嘉手納より南の米軍基地返還計画で、再就職相談の増加などが予測される中、課題を共有し、支援策を議論する。
 同センターは全駐労や県が出資し1973年に設立。大量解雇で離職した基地従業員の再就職相談業務などを担ってきた。しかし大量解雇の発生がないことや行政改革などの理由から補助金が減少。補助金の合計は最多だった95年度の約4800万円から、2012年度はその3割弱の約1300万円に落ち込んだ。
 限られた予算での運営を余儀なくされ、05年に10人いた職員は5人に減少。相談員数や出勤回数も減らし、会計担当は正職員から臨時職員に、専務理事と事務局長を兼任に変更した。
 上江洲謙専務理事は「職員も手弁当でやっているが、これ以上補助金が減るとセンターが成り立たない」と訴える。
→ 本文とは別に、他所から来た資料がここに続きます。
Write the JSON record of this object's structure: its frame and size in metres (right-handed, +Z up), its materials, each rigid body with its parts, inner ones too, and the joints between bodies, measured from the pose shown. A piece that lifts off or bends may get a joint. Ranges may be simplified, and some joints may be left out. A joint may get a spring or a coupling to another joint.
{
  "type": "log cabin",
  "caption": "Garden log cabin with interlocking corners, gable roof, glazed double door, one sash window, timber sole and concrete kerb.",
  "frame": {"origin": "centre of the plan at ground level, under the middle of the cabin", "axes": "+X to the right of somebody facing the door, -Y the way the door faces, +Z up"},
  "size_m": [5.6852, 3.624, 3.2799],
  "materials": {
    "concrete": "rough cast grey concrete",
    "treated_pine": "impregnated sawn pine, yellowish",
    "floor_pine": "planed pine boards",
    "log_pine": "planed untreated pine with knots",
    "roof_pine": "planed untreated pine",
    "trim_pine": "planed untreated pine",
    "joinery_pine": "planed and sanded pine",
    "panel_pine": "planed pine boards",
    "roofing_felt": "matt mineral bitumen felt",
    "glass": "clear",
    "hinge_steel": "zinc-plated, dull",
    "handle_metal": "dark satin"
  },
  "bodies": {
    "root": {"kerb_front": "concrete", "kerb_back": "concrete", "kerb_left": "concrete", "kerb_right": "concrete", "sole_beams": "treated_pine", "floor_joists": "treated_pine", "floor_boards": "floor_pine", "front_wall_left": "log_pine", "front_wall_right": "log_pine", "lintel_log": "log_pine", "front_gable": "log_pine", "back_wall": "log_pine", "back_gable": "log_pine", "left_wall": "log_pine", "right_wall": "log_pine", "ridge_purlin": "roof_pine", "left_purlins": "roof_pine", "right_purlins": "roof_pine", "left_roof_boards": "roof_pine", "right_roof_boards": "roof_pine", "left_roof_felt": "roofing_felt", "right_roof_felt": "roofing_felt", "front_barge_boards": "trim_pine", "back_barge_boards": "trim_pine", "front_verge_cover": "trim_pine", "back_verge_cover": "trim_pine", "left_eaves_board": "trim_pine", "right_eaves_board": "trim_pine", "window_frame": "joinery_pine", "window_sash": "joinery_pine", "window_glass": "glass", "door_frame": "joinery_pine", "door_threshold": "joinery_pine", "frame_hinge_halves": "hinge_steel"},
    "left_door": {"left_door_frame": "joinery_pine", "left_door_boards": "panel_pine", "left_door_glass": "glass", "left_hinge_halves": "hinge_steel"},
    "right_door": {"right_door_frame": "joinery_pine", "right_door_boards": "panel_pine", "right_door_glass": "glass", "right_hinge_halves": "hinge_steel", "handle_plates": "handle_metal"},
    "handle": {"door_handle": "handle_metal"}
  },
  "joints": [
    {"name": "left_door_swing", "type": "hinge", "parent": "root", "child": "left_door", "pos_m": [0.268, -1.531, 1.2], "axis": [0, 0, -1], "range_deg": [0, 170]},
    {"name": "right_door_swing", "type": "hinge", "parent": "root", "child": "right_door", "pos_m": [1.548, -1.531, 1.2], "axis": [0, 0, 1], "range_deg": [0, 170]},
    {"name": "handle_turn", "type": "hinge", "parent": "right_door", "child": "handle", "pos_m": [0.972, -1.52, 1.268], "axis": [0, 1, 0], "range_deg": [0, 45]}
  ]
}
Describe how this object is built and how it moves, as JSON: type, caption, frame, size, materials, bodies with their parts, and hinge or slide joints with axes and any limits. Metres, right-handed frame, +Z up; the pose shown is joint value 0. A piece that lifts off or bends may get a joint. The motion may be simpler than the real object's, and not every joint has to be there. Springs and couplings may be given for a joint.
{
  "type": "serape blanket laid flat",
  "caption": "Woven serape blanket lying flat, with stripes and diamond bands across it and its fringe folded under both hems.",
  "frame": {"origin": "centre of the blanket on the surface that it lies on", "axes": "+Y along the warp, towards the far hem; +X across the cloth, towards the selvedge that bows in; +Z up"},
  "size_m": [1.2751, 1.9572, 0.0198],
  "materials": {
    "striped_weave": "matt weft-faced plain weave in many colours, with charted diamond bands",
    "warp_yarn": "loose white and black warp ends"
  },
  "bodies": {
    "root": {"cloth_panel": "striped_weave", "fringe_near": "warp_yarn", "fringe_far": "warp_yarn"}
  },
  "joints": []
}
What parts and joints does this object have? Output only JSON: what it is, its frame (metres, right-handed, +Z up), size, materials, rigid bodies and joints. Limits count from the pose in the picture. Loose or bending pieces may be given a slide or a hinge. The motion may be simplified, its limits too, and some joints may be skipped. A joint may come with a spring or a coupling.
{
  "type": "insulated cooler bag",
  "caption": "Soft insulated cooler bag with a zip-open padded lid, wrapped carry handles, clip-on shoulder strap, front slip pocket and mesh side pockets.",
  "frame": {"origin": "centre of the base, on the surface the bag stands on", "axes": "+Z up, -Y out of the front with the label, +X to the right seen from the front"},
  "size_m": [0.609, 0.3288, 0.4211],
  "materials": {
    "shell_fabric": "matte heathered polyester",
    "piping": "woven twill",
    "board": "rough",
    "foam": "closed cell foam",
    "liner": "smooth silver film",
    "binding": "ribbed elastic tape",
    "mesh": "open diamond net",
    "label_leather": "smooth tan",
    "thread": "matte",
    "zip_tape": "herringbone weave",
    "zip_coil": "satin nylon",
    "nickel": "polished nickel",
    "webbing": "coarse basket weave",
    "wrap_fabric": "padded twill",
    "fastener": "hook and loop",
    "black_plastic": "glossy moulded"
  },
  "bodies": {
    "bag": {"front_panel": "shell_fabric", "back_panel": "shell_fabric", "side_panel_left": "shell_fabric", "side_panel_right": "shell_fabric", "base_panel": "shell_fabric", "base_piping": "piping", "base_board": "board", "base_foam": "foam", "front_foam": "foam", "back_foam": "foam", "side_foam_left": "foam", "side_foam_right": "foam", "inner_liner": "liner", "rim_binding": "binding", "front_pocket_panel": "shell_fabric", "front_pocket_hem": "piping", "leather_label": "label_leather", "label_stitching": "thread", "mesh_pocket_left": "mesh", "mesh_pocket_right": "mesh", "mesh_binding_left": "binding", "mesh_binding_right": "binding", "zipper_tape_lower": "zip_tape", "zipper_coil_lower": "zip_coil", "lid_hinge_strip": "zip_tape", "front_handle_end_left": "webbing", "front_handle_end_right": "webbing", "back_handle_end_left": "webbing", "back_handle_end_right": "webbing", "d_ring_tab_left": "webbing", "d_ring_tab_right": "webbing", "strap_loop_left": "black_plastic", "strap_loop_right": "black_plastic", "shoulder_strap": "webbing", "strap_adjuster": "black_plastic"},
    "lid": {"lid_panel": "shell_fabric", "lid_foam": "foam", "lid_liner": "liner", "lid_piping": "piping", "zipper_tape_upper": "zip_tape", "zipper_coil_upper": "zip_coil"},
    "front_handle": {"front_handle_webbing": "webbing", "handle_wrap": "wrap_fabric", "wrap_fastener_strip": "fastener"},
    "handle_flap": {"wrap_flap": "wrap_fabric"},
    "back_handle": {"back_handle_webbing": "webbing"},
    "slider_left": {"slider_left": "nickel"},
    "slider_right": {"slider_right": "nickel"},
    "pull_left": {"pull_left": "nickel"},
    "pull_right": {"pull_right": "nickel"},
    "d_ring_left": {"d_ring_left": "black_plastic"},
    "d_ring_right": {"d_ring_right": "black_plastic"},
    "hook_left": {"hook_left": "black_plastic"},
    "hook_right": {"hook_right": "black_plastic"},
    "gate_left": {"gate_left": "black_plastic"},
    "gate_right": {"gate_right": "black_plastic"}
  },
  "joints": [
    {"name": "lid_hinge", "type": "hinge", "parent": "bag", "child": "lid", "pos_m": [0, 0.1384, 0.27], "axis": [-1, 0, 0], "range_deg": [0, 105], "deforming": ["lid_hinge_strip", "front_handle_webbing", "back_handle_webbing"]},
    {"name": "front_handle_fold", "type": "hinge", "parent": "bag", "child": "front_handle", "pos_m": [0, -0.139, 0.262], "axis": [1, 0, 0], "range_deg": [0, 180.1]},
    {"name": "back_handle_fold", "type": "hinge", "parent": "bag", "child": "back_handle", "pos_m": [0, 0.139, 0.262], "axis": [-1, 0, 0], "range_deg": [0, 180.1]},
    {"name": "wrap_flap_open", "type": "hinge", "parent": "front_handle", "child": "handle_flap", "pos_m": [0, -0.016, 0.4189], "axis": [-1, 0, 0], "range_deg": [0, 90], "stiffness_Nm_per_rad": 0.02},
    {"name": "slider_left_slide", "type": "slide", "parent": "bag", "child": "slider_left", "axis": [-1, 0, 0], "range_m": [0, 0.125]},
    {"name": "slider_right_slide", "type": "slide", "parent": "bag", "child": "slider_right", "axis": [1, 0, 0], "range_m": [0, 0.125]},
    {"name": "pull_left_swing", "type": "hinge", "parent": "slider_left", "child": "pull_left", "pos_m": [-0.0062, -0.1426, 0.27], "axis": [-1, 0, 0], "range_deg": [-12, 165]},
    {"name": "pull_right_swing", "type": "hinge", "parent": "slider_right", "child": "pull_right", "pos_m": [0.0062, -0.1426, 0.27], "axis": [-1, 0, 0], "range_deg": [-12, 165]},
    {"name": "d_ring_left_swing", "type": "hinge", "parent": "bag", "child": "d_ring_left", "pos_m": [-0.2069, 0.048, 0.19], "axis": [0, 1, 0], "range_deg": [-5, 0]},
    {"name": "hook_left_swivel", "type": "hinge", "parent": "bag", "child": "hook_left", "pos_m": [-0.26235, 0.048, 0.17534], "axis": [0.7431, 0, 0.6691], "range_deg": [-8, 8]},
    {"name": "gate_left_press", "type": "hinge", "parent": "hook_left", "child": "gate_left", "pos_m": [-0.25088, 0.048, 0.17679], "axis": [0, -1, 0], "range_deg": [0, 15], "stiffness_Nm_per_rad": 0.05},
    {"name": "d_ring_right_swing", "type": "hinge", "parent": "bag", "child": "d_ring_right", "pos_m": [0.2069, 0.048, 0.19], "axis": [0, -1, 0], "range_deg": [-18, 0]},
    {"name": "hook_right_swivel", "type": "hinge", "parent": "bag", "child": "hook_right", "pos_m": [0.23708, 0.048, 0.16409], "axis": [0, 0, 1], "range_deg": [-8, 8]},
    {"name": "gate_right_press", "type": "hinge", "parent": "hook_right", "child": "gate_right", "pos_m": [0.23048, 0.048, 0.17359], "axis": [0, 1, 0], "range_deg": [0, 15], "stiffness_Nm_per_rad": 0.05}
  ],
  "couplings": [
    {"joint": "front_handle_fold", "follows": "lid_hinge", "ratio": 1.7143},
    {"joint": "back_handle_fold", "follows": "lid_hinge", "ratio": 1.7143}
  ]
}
 県労政能力開発課は来年度予算で相談員増員などの支援策を検討中で、長期的には石綿相談関連のデータベース化も想定する。同課は「米軍再編の動きが加速する中、すぐに対応するものと長期的に強化するものと分けたい」と説明する。
 県が拠出する補助金は、同センターに運営を委託していた「健康福祉センター」が行革で06年3月で閉鎖した影響で、大きく減少している。県の補助額は05年度は約2800万円だったが、06年度600万円、10年度からは500万円に減っている。
 一方、市町村では補助を打ち切った自治体もある。08年度まで50万円を補助していた那覇市は09年度から補助金を出していない。
 連合沖縄と離職者対策センターは9月下旬に那覇市に補助金復活を要請。県議会会派の県民ネットは今月23日に県にセンター継続へ支援強化を求めている。